Une filière plus sûre
Ce que Jean Starobinski possédait, et
qu'il deviendrait sans doute impossible à acquérir de nos jours,
c'était une double formation complète. Scientifique et littéraire.
Comme pour «l'honnête homme» du XVIIe siècle. Cet enfant de Juifs
arrivés de Pologne en 1913, et restés en Suisse à cause de la
guerre de 1914, avait été poussé par son père du côté de la
médecine. Plus sûr! L'étudiant en a donc suivi la filière, tout
en se consacrant aux belles-lettres. Il avait pour lui la
psychiatrie, l'histoire et la littérature. Avec des intérêts
poussant jusqu'aux beaux-arts. Je pense à «L'invention de la
liberté» en 1964, sorti en un temps où l'histoire de l'art
bafouillait dans les pays francophones. Sa vision en était devenue
globale. L'éventail s'était élargi au maximum. Le professeur et
auteur utilisait l'ensemble des connaissances acquises pour ses mises
en contexte. Une leçon pour nos contemporains, qui ne supportent
plus dans tous les domaines (histoire des lettres, histoire de l'art,
médecine) que les spécialistes. Pensez qu'il y a de nos jours des
carrières se bâtissant sur un seul peintre ou un unique écrivain,
avec ce que la chose peut présenter d'étriqué!
Entre Paris, Bâle et les Etats-Unis, avec l'essentiel produit à Genève, le parcours de Jean Starobinsi lui a ainsi permis d'aborder des matières fort diverses. Et cela même si le XVIIIe siècle en semblait le pivot. Le Genevois n'a jamais cédé aux modes, qu'elles se cristallisent sur des auteurs ou des façons d'écrire. Il ne s'est ni enfilé dans l'existentialisme de Sartre, ni dans le niveau zéro du Nouveau Roman, ni dans le structuralisme (même si c'est lui qui est le premier à s'être sérieusement occupé de Ferdinand de Saussure). Il a suivi sa voie, en apparence classique. Il s'agissait pour lui de se pencher sur les grands textes. Mais pas de trop près. Ni de trop loin. Son analyse supposait une juste mesure. On a parlé à son propos de «courage de la modération». C'est moins spectaculaire que les grands cris, bien sûr. Mais la chose permet aussi aux livres de traverser le temps. Il suffit de compter le nombre des rééditions, parfois multiples, de Starobinski.
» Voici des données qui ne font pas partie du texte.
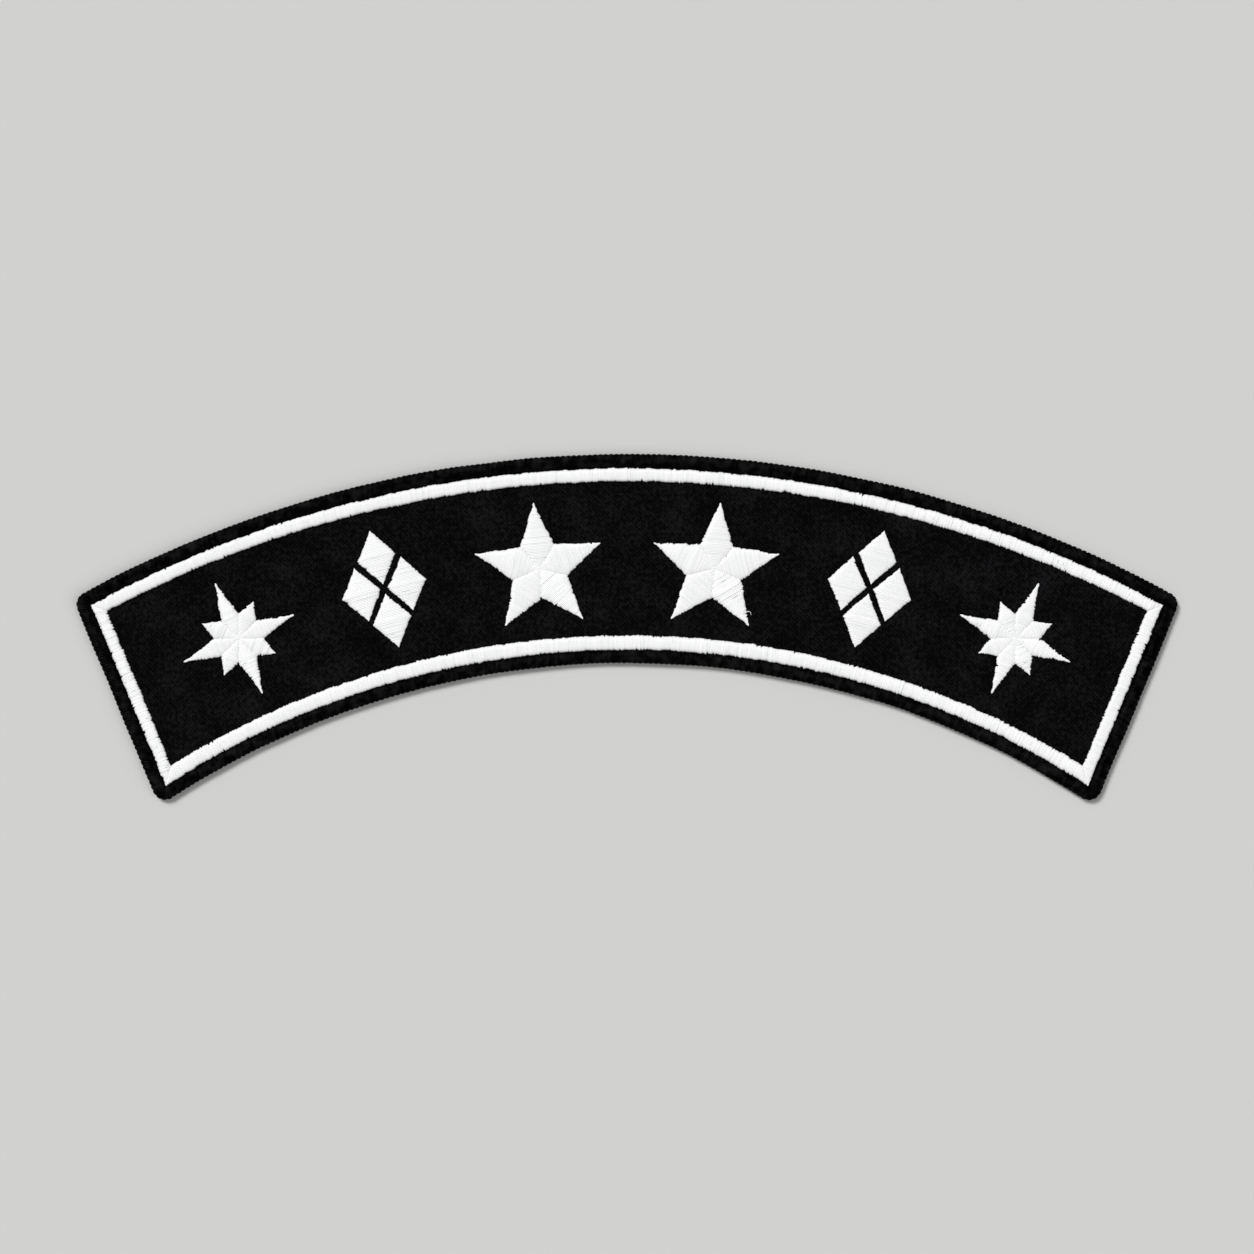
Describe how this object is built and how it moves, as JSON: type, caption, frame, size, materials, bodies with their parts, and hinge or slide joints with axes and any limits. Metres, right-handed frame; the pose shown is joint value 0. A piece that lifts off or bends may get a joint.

Pensée et formulations claires
Tout cela était vu et dit à hauteur
d'homme. Sans dessèchement. Avec un certain humour. Le sens du
récit. L'absence de mépris pour l'anecdote. Le dédain du verbiage,
qui constitue le mal endémique des universités. Le désir de rester
accessible, que se soit comme personne ou comme auteur. C'est souvent
facile à lire, du Jean Starobinski! Il était de la génération
pour laquelle une pensée claire devait s'énoncer d'une manière tout aussi claire. Sans effets de manches. Il est vrai qu'en tant qu'admirateur
des Lumières (avec un faible pour Denis Diderot, en plus de
Jean-Jaques Rousseau), l'exégète ne devait pas aimer les
brouillards.
Dans ma carrière, j'ai eu deux fois l'occasion de réaliser un long entretien avec Jean Starobinski. Je me souviens plus d'une conversation que d'un discours professoral. La première, c'était pour un exercice relevant de l'histoire de l'art. Le Louvre lui avait demandé de produire une exposition graphique sur le thème des «Largesses». Il avait donné un beau texte, le pré-choix des œuvres (qu'il avait ou non ratifiées) ayant été assuré par les conservateurs du musée. La seconde, c'était quand la Fondation de Genève lui avait accordé en 2010 dans un Victoria Hall archi-comble son Prix. Un prix si mérité que les gens le lui croyaient déjà décerné depuis longtemps. Le public lui avait réservé une ovation. L'homme avait su s'insérer dans la cité. Naturellement, et non pas au forceps, comme on le voudrait aujourd'hui. D'ailleurs, c'est vite vu. Pour les Genevois, il était devenu «Staro». Un diminutif en dit toujours beaucoup. Il suffit à vous faire reconnaître par chacun.